# Source material:
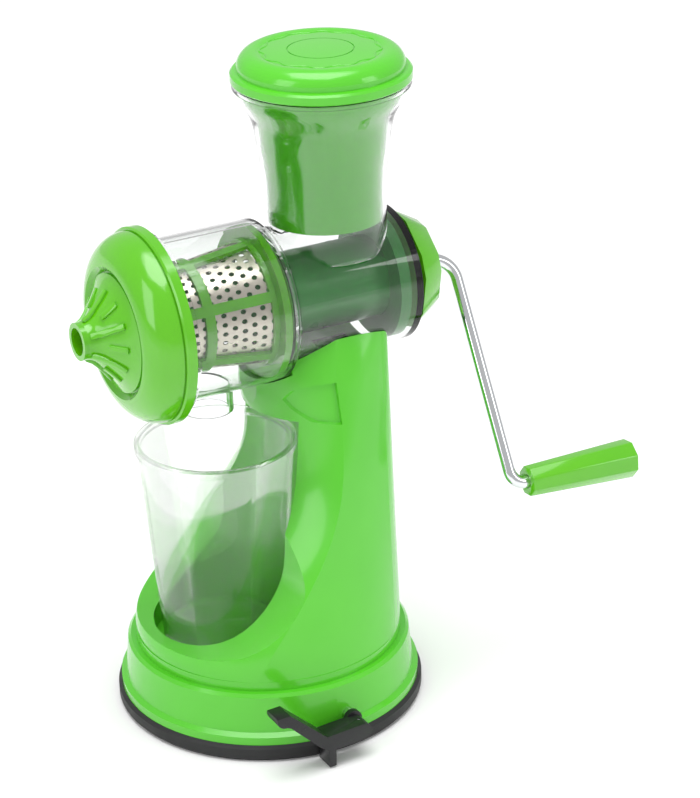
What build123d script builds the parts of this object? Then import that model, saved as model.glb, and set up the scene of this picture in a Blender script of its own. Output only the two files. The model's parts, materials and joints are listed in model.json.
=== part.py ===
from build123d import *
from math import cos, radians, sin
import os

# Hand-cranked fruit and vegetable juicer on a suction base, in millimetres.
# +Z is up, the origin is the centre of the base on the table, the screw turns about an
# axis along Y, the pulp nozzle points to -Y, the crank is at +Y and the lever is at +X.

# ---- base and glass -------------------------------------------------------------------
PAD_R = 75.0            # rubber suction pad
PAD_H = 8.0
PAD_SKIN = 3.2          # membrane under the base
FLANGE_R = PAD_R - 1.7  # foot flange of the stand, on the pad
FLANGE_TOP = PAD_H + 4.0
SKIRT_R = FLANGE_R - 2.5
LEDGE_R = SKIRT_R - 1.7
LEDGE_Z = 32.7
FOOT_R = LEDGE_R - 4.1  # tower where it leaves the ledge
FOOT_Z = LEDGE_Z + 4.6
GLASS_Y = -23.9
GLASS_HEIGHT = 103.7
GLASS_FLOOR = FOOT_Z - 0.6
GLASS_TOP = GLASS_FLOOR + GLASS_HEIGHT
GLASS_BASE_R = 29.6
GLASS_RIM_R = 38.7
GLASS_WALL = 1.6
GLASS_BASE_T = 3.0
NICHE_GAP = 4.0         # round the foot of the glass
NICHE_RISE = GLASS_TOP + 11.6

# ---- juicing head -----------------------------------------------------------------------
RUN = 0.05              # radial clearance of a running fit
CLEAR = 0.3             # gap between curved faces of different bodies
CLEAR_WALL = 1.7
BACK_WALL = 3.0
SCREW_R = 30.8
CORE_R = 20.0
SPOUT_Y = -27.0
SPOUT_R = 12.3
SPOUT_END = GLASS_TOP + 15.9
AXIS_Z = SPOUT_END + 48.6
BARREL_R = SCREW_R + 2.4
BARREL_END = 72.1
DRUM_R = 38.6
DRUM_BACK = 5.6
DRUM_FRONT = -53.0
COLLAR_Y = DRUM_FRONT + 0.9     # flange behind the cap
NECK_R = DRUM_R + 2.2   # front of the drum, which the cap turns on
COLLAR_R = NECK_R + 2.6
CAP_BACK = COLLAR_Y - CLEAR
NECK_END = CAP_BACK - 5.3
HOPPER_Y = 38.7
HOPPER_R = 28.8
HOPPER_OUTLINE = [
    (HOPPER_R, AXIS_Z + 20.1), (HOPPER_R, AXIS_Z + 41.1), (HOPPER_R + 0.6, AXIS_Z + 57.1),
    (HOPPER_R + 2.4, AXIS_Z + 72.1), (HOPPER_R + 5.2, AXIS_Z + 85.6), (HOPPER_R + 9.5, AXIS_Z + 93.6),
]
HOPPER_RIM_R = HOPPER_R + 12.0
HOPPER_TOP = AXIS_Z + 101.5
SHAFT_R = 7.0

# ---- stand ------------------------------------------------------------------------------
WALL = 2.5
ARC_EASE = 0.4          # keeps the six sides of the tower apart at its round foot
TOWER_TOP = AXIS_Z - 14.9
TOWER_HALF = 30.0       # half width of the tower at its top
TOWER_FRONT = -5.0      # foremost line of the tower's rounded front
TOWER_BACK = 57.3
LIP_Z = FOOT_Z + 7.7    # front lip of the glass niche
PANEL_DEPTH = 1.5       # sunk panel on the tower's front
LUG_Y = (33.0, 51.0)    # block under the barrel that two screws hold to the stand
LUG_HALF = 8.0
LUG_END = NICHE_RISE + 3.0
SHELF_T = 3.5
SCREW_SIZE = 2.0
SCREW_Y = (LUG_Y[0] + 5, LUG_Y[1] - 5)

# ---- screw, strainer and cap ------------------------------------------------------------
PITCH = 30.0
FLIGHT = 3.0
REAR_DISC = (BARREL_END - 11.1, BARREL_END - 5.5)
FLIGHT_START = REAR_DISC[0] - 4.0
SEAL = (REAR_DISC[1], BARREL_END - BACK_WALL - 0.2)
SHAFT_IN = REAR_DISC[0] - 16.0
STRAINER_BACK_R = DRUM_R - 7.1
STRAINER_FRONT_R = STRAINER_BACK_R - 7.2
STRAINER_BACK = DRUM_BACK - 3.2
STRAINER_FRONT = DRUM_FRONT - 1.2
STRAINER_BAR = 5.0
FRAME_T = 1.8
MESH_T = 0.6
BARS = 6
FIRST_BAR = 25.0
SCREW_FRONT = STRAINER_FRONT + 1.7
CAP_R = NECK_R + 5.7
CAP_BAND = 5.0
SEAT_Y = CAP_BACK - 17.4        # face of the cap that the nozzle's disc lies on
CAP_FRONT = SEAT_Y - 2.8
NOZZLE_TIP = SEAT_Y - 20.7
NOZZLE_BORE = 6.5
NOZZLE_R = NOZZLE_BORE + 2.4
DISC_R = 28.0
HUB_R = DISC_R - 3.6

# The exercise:
All of the lines above need to be given again exactly.

# Response for this exercise:
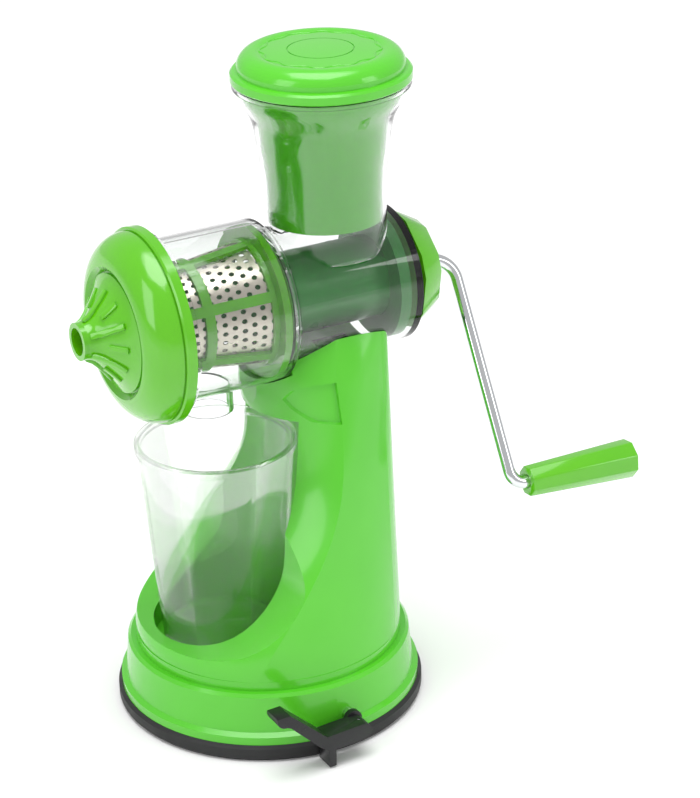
What build123d script builds the parts of this object? Then import that model, saved as model.glb, and set up the scene of this picture in a Blender script of its own. Output only the two files. The model's parts, materials and joints are listed in model.json.
=== part.py ===
from build123d import *
from math import cos, radians, sin
import os

# Hand-cranked fruit and vegetable juicer on a suction base, in millimetres.
# +Z is up, the origin is the centre of the base on the table, the screw turns about an
# axis along Y, the pulp nozzle points to -Y, the crank is at +Y and the lever is at +X.

# ---- base and glass -------------------------------------------------------------------
PAD_R = 75.0            # rubber suction pad
PAD_H = 8.0
PAD_SKIN = 3.2          # membrane under the base
FLANGE_R = PAD_R - 1.7  # foot flange of the stand, on the pad
FLANGE_TOP = PAD_H + 4.0
SKIRT_R = FLANGE_R - 2.5
LEDGE_R = SKIRT_R - 1.7
LEDGE_Z = 32.7
FOOT_R = LEDGE_R - 4.1  # tower where it leaves the ledge
FOOT_Z = LEDGE_Z + 4.6
GLASS_Y = -23.9
GLASS_HEIGHT = 103.7
GLASS_FLOOR = FOOT_Z - 0.6
GLASS_TOP = GLASS_FLOOR + GLASS_HEIGHT
GLASS_BASE_R = 29.6
GLASS_RIM_R = 38.7
GLASS_WALL = 1.6
GLASS_BASE_T = 3.0
NICHE_GAP = 4.0         # round the foot of the glass
NICHE_RISE = GLASS_TOP + 11.6

# ---- juicing head -----------------------------------------------------------------------
RUN = 0.05              # radial clearance of a running fit
CLEAR = 0.3             # gap between curved faces of different bodies
CLEAR_WALL = 1.7
BACK_WALL = 3.0
SCREW_R = 30.8
CORE_R = 20.0
SPOUT_Y = -27.0
SPOUT_R = 12.3
SPOUT_END = GLASS_TOP + 15.9
AXIS_Z = SPOUT_END + 48.6
BARREL_R = SCREW_R + 2.4
BARREL_END = 72.1
DRUM_R = 38.6
DRUM_BACK = 5.6
DRUM_FRONT = -53.0
COLLAR_Y = DRUM_FRONT + 0.9     # flange behind the cap
NECK_R = DRUM_R + 2.2   # front of the drum, which the cap turns on
COLLAR_R = NECK_R + 2.6
CAP_BACK = COLLAR_Y - CLEAR
NECK_END = CAP_BACK - 5.3
HOPPER_Y = 38.7
HOPPER_R = 28.8
HOPPER_OUTLINE = [
    (HOPPER_R, AXIS_Z + 20.1), (HOPPER_R, AXIS_Z + 41.1), (HOPPER_R + 0.6, AXIS_Z + 57.1),
    (HOPPER_R + 2.4, AXIS_Z + 72.1), (HOPPER_R + 5.2, AXIS_Z + 85.6), (HOPPER_R + 9.5, AXIS_Z + 93.6),
]
HOPPER_RIM_R = HOPPER_R + 12.0
HOPPER_TOP = AXIS_Z + 101.5
SHAFT_R = 7.0

# ---- stand ------------------------------------------------------------------------------
WALL = 2.5
ARC_EASE = 0.4          # keeps the six sides of the tower apart at its round foot
TOWER_TOP = AXIS_Z - 14.9
TOWER_HALF = 30.0       # half width of the tower at its top
TOWER_FRONT = -5.0      # foremost line of the tower's rounded front
TOWER_BACK = 57.3
LIP_Z = FOOT_Z + 7.7    # front lip of the glass niche
PANEL_DEPTH = 1.5       # sunk panel on the tower's front
LUG_Y = (33.0, 51.0)    # block under the barrel that two screws hold to the stand
LUG_HALF = 8.0
LUG_END = NICHE_RISE + 3.0
SHELF_T = 3.5
SCREW_SIZE = 2.0
SCREW_Y = (LUG_Y[0] + 5, LUG_Y[1] - 5)

# ---- screw, strainer and cap ------------------------------------------------------------
PITCH = 30.0
FLIGHT = 3.0
REAR_DISC = (BARREL_END - 11.1, BARREL_END - 5.5)
FLIGHT_START = REAR_DISC[0] - 4.0
SEAL = (REAR_DISC[1], BARREL_END - BACK_WALL - 0.2)
SHAFT_IN = REAR_DISC[0] - 16.0
STRAINER_BACK_R = DRUM_R - 7.1
STRAINER_FRONT_R = STRAINER_BACK_R - 7.2
STRAINER_BACK = DRUM_BACK - 3.2
STRAINER_FRONT = DRUM_FRONT - 1.2
STRAINER_BAR = 5.0
FRAME_T = 1.8
MESH_T = 0.6
BARS = 6
FIRST_BAR = 25.0
SCREW_FRONT = STRAINER_FRONT + 1.7
CAP_R = NECK_R + 5.7
CAP_BAND = 5.0
SEAT_Y = CAP_BACK - 17.4        # face of the cap that the nozzle's disc lies on
CAP_FRONT = SEAT_Y - 2.8
NOZZLE_TIP = SEAT_Y - 20.7
NOZZLE_BORE = 6.5
NOZZLE_R = NOZZLE_BORE + 2.4
DISC_R = 28.0
HUB_R = DISC_R - 3.6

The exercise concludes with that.